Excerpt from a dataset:
◇ ◇ ◇ ◇

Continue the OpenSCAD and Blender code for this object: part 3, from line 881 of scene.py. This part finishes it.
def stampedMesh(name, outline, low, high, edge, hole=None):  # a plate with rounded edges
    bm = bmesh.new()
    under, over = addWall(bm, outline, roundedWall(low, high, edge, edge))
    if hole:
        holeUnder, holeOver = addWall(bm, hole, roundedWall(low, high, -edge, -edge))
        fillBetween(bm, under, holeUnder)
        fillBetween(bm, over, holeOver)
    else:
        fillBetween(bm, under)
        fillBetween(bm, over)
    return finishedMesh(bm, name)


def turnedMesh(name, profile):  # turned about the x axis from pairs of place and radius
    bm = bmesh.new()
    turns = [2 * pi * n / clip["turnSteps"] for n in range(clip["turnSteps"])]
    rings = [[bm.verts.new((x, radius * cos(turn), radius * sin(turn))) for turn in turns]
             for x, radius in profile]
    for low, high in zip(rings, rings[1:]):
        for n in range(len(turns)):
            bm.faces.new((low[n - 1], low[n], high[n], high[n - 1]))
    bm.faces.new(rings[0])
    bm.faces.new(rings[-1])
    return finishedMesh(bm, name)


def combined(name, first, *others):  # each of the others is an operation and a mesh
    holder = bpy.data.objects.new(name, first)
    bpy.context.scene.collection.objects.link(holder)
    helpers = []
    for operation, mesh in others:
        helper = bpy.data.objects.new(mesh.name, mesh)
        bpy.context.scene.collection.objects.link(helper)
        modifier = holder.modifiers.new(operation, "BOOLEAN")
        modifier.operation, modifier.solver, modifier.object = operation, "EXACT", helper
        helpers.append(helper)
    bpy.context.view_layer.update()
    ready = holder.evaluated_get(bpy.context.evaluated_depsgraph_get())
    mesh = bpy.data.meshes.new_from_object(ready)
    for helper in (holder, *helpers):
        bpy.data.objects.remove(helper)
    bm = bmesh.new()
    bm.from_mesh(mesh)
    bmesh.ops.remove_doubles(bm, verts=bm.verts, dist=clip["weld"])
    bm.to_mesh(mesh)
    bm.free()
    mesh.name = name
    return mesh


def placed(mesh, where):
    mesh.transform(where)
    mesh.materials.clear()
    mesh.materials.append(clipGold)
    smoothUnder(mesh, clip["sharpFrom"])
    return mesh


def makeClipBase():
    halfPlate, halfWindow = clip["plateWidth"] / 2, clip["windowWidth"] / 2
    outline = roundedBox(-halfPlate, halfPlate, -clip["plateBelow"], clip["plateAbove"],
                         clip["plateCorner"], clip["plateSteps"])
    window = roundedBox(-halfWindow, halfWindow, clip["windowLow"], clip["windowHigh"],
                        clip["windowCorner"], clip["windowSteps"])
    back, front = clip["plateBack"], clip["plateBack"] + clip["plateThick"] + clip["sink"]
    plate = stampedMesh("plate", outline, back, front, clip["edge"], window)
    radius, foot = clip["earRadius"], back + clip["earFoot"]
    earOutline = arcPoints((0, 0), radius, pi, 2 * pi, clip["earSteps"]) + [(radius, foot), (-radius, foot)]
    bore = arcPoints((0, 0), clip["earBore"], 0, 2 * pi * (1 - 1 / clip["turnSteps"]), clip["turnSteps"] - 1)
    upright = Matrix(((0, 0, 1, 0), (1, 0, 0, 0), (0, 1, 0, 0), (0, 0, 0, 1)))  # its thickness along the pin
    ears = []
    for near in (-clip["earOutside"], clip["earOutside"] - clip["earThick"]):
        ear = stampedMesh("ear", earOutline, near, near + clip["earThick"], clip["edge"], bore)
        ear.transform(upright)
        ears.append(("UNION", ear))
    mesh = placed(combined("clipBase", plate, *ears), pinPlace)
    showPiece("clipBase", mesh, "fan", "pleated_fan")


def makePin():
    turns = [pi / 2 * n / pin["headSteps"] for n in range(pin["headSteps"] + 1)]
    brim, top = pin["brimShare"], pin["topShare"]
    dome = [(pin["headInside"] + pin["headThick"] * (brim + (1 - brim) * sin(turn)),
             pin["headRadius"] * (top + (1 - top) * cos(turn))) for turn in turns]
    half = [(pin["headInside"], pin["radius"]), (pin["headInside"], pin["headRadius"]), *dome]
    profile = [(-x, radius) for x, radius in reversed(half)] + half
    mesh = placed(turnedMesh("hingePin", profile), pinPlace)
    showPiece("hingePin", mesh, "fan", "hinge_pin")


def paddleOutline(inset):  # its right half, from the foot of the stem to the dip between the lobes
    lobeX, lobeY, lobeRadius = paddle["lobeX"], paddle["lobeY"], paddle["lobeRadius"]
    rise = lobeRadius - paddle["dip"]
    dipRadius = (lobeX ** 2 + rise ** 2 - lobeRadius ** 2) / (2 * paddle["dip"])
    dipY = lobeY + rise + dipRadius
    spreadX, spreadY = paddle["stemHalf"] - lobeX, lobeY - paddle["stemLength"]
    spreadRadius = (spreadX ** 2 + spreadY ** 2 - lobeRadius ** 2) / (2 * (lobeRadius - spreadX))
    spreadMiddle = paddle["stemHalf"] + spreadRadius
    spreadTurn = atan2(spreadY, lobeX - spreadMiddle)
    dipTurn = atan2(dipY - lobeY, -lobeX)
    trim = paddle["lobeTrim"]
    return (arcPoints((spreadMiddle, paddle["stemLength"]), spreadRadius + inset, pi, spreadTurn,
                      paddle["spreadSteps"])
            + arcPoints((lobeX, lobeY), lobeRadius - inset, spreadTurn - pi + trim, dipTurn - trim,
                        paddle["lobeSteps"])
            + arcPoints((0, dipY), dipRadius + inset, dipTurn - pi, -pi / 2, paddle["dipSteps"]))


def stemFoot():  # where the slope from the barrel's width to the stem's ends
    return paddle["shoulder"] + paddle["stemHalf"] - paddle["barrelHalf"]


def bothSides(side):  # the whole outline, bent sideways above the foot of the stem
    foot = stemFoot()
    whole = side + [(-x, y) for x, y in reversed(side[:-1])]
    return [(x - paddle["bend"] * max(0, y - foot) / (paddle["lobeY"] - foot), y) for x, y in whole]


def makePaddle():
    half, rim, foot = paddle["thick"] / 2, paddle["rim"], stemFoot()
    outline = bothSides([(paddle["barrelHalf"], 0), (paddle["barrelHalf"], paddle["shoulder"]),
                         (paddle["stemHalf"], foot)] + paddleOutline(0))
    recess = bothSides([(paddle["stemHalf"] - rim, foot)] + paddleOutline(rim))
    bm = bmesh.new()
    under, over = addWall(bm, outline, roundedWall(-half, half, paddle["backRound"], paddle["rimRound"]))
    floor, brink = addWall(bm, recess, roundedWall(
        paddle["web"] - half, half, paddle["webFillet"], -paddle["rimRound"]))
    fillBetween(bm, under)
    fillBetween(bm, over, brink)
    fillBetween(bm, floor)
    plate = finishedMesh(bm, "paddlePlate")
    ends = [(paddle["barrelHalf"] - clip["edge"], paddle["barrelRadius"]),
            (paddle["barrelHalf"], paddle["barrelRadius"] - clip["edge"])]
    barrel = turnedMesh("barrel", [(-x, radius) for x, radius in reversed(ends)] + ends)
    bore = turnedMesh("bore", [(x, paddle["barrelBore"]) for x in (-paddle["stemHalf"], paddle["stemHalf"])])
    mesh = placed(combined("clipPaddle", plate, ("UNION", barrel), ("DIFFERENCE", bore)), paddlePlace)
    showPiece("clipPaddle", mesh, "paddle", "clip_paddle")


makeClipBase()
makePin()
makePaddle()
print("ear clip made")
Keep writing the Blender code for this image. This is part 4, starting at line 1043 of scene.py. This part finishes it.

◇ ◇ ◇ ◇

Aim of the exercise:
Print all of the entries again, exactly as written.

Solution to this exercise:
Continue the OpenSCAD and Blender code for this object: part 3, from line 881 of scene.py. This part finishes it.
def stampedMesh(name, outline, low, high, edge, hole=None):  # a plate with rounded edges
    bm = bmesh.new()
    under, over = addWall(bm, outline, roundedWall(low, high, edge, edge))
    if hole:
        holeUnder, holeOver = addWall(bm, hole, roundedWall(low, high, -edge, -edge))
        fillBetween(bm, under, holeUnder)
        fillBetween(bm, over, holeOver)
    else:
        fillBetween(bm, under)
        fillBetween(bm, over)
    return finishedMesh(bm, name)


def turnedMesh(name, profile):  # turned about the x axis from pairs of place and radius
    bm = bmesh.new()
    turns = [2 * pi * n / clip["turnSteps"] for n in range(clip["turnSteps"])]
    rings = [[bm.verts.new((x, radius * cos(turn), radius * sin(turn))) for turn in turns]
             for x, radius in profile]
    for low, high in zip(rings, rings[1:]):
        for n in range(len(turns)):
            bm.faces.new((low[n - 1], low[n], high[n], high[n - 1]))
    bm.faces.new(rings[0])
    bm.faces.new(rings[-1])
    return finishedMesh(bm, name)


def combined(name, first, *others):  # each of the others is an operation and a mesh
    holder = bpy.data.objects.new(name, first)
    bpy.context.scene.collection.objects.link(holder)
    helpers = []
    for operation, mesh in others:
        helper = bpy.data.objects.new(mesh.name, mesh)
        bpy.context.scene.collection.objects.link(helper)
        modifier = holder.modifiers.new(operation, "BOOLEAN")
        modifier.operation, modifier.solver, modifier.object = operation, "EXACT", helper
        helpers.append(helper)
    bpy.context.view_layer.update()
    ready = holder.evaluated_get(bpy.context.evaluated_depsgraph_get())
    mesh = bpy.data.meshes.new_from_object(ready)
    for helper in (holder, *helpers):
        bpy.data.objects.remove(helper)
    bm = bmesh.new()
    bm.from_mesh(mesh)
    bmesh.ops.remove_doubles(bm, verts=bm.verts, dist=clip["weld"])
    bm.to_mesh(mesh)
    bm.free()
    mesh.name = name
    return mesh


def placed(mesh, where):
    mesh.transform(where)
    mesh.materials.clear()
    mesh.materials.append(clipGold)
    smoothUnder(mesh, clip["sharpFrom"])
    return mesh


def makeClipBase():
    halfPlate, halfWindow = clip["plateWidth"] / 2, clip["windowWidth"] / 2
    outline = roundedBox(-halfPlate, halfPlate, -clip["plateBelow"], clip["plateAbove"],
                         clip["plateCorner"], clip["plateSteps"])
    window = roundedBox(-halfWindow, halfWindow, clip["windowLow"], clip["windowHigh"],
                        clip["windowCorner"], clip["windowSteps"])
    back, front = clip["plateBack"], clip["plateBack"] + clip["plateThick"] + clip["sink"]
    plate = stampedMesh("plate", outline, back, front, clip["edge"], window)
    radius, foot = clip["earRadius"], back + clip["earFoot"]
    earOutline = arcPoints((0, 0), radius, pi, 2 * pi, clip["earSteps"]) + [(radius, foot), (-radius, foot)]
    bore = arcPoints((0, 0), clip["earBore"], 0, 2 * pi * (1 - 1 / clip["turnSteps"]), clip["turnSteps"] - 1)
    upright = Matrix(((0, 0, 1, 0), (1, 0, 0, 0), (0, 1, 0, 0), (0, 0, 0, 1)))  # its thickness along the pin
    ears = []
    for near in (-clip["earOutside"], clip["earOutside"] - clip["earThick"]):
        ear = stampedMesh("ear", earOutline, near, near + clip["earThick"], clip["edge"], bore)
        ear.transform(upright)
        ears.append(("UNION", ear))
    mesh = placed(combined("clipBase", plate, *ears), pinPlace)
    showPiece("clipBase", mesh, "fan", "pleated_fan")


def makePin():
    turns = [pi / 2 * n / pin["headSteps"] for n in range(pin["headSteps"] + 1)]
    brim, top = pin["brimShare"], pin["topShare"]
    dome = [(pin["headInside"] + pin["headThick"] * (brim + (1 - brim) * sin(turn)),
             pin["headRadius"] * (top + (1 - top) * cos(turn))) for turn in turns]
    half = [(pin["headInside"], pin["radius"]), (pin["headInside"], pin["headRadius"]), *dome]
    profile = [(-x, radius) for x, radius in reversed(half)] + half
    mesh = placed(turnedMesh("hingePin", profile), pinPlace)
    showPiece("hingePin", mesh, "fan", "hinge_pin")


def paddleOutline(inset):  # its right half, from the foot of the stem to the dip between the lobes
    lobeX, lobeY, lobeRadius = paddle["lobeX"], paddle["lobeY"], paddle["lobeRadius"]
    rise = lobeRadius - paddle["dip"]
    dipRadius = (lobeX ** 2 + rise ** 2 - lobeRadius ** 2) / (2 * paddle["dip"])
    dipY = lobeY + rise + dipRadius
    spreadX, spreadY = paddle["stemHalf"] - lobeX, lobeY - paddle["stemLength"]
    spreadRadius = (spreadX ** 2 + spreadY ** 2 - lobeRadius ** 2) / (2 * (lobeRadius - spreadX))
    spreadMiddle = paddle["stemHalf"] + spreadRadius
    spreadTurn = atan2(spreadY, lobeX - spreadMiddle)
    dipTurn = atan2(dipY - lobeY, -lobeX)
    trim = paddle["lobeTrim"]
    return (arcPoints((spreadMiddle, paddle["stemLength"]), spreadRadius + inset, pi, spreadTurn,
                      paddle["spreadSteps"])
            + arcPoints((lobeX, lobeY), lobeRadius - inset, spreadTurn - pi + trim, dipTurn - trim,
                        paddle["lobeSteps"])
            + arcPoints((0, dipY), dipRadius + inset, dipTurn - pi, -pi / 2, paddle["dipSteps"]))


def stemFoot():  # where the slope from the barrel's width to the stem's ends
    return paddle["shoulder"] + paddle["stemHalf"] - paddle["barrelHalf"]


def bothSides(side):  # the whole outline, bent sideways above the foot of the stem
    foot = stemFoot()
    whole = side + [(-x, y) for x, y in reversed(side[:-1])]
    return [(x - paddle["bend"] * max(0, y - foot) / (paddle["lobeY"] - foot), y) for x, y in whole]


def makePaddle():
    half, rim, foot = paddle["thick"] / 2, paddle["rim"], stemFoot()
    outline = bothSides([(paddle["barrelHalf"], 0), (paddle["barrelHalf"], paddle["shoulder"]),
                         (paddle["stemHalf"], foot)] + paddleOutline(0))
    recess = bothSides([(paddle["stemHalf"] - rim, foot)] + paddleOutline(rim))
    bm = bmesh.new()
    under, over = addWall(bm, outline, roundedWall(-half, half, paddle["backRound"], paddle["rimRound"]))
    floor, brink = addWall(bm, recess, roundedWall(
        paddle["web"] - half, half, paddle["webFillet"], -paddle["rimRound"]))
    fillBetween(bm, under)
    fillBetween(bm, over, brink)
    fillBetween(bm, floor)
    plate = finishedMesh(bm, "paddlePlate")
    ends = [(paddle["barrelHalf"] - clip["edge"], paddle["barrelRadius"]),
            (paddle["barrelHalf"], paddle["barrelRadius"] - clip["edge"])]
    barrel = turnedMesh("barrel", [(-x, radius) for x, radius in reversed(ends)] + ends)
    bore = turnedMesh("bore", [(x, paddle["barrelBore"]) for x in (-paddle["stemHalf"], paddle["stemHalf"])])
    mesh = placed(combined("clipPaddle", plate, ("UNION", barrel), ("DIFFERENCE", bore)), paddlePlace)
    showPiece("clipPaddle", mesh, "paddle", "clip_paddle")


makeClipBase()
makePin()
makePaddle()
print("ear clip made")
Keep writing the Blender code for this image. This is part 4, starting at line 1043 of scene.py. This part finishes it.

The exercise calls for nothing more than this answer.